Who stewards our truncated yet beloved trail system in this state, though? In the parks, it's the parks or effectively sometimes nobody, but outside of that, it's kind of interesting. One random piece of Texas trivia is that a ton of our trails were cut and are maintained by chapters of the Sierra Club. I didn't learn this until I was at the trailhead a lot of the time because even their website makes little mention of it. The Lone Star Trail, Trail Between the Lakes, Big Thicket, and a lot of Hill Country's hikes are thanks to the Sierra Club, and for the most part, they do a great job maintaining them too.

(Although, just because the Lone Star Trail is well-blazed doesn't mean it's always easy to follow either)

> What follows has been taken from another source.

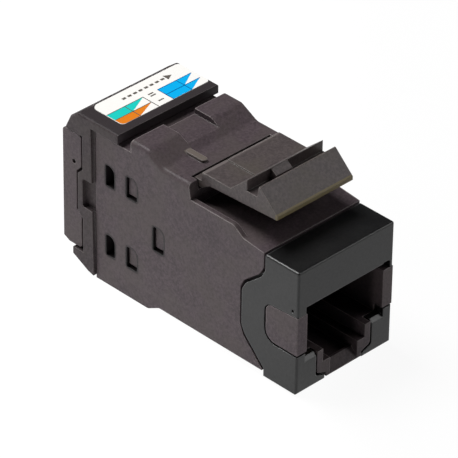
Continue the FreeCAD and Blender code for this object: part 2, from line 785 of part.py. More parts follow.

Like I said before, though: I wouldn't have been able to hike a single one of these trails if I didn't have some fantastically flexible friends and this slowly dying 2009 Ford Focus. And so it follows naturally that one byproduct of all these numerous barriers to accessibility is, indisputably, solitude. Apart from the parking lot at the 1st trailhead, we didn't see another hiker on the Lone Star Trail for four days. There was one other tent in 2.5 days on the Caprock Trailway. Literally nobody on the Trail Between the Lakes, Rancherias Loop, or the Guadalupe Ridge Trail. And so, with the lack of access to both information and many trails themselves, most Texas backpacking can be a very solitary experience.

(Unless you're with a sweet crew for the Big Bend NP South Rim).

And that's another thing that's just fundamentally different from so many of the bigger trails. This state is so huge and largely unoccupied there's so much space to be alone. Even the back roads seem to be reaching out, yearning for something beyond the telephone poles at the vanishing point. Sometimes it's intoxicating; sometimes, it's terrifying. It's not an experience that everyone seeks when hiking, but it's probably an important one to have. Being alone with yourself, being tuned into nature a bit more, is a valuable experience that everyone deserves to have. It sucks that we have to work so much harder for that here, but I think it's also true that it does sometimes make it that much sweeter.